===== Supplied data

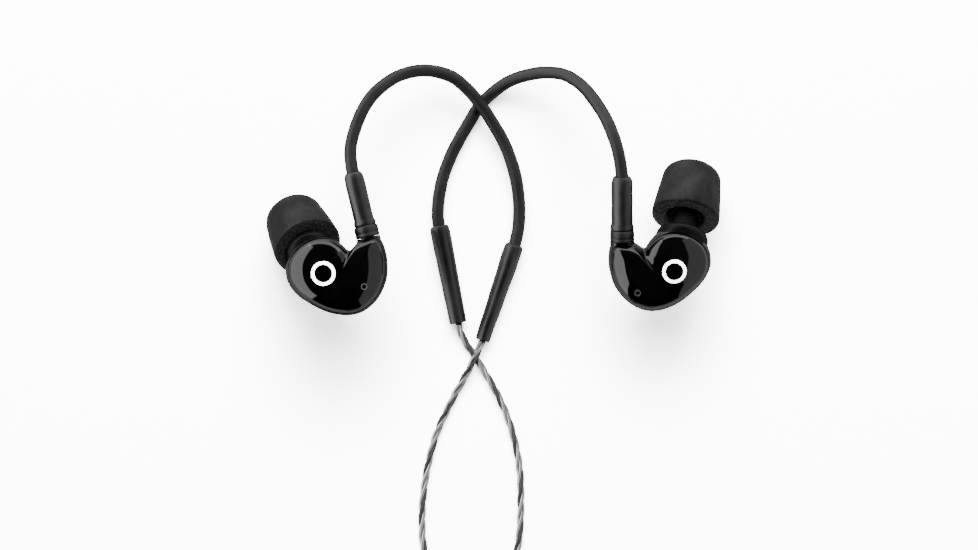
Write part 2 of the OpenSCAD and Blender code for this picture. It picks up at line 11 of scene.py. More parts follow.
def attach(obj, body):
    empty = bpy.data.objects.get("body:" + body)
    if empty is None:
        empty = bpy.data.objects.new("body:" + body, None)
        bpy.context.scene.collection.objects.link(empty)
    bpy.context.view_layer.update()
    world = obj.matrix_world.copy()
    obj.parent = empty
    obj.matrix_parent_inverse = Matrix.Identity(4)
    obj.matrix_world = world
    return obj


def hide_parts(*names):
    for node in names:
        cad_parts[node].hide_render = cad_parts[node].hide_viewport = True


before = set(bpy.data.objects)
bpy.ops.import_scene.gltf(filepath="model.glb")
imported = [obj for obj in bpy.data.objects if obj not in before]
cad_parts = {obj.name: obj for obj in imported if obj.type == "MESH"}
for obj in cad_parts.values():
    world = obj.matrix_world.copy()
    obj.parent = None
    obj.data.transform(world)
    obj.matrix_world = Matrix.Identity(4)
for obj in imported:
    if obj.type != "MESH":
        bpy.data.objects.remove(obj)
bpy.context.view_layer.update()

==========

Exercise goal: All lines of the data above that include the word "node" must be shown.

Output:
    for node in names:
        cad_parts[node].hide_render = cad_parts[node].hide_viewport = True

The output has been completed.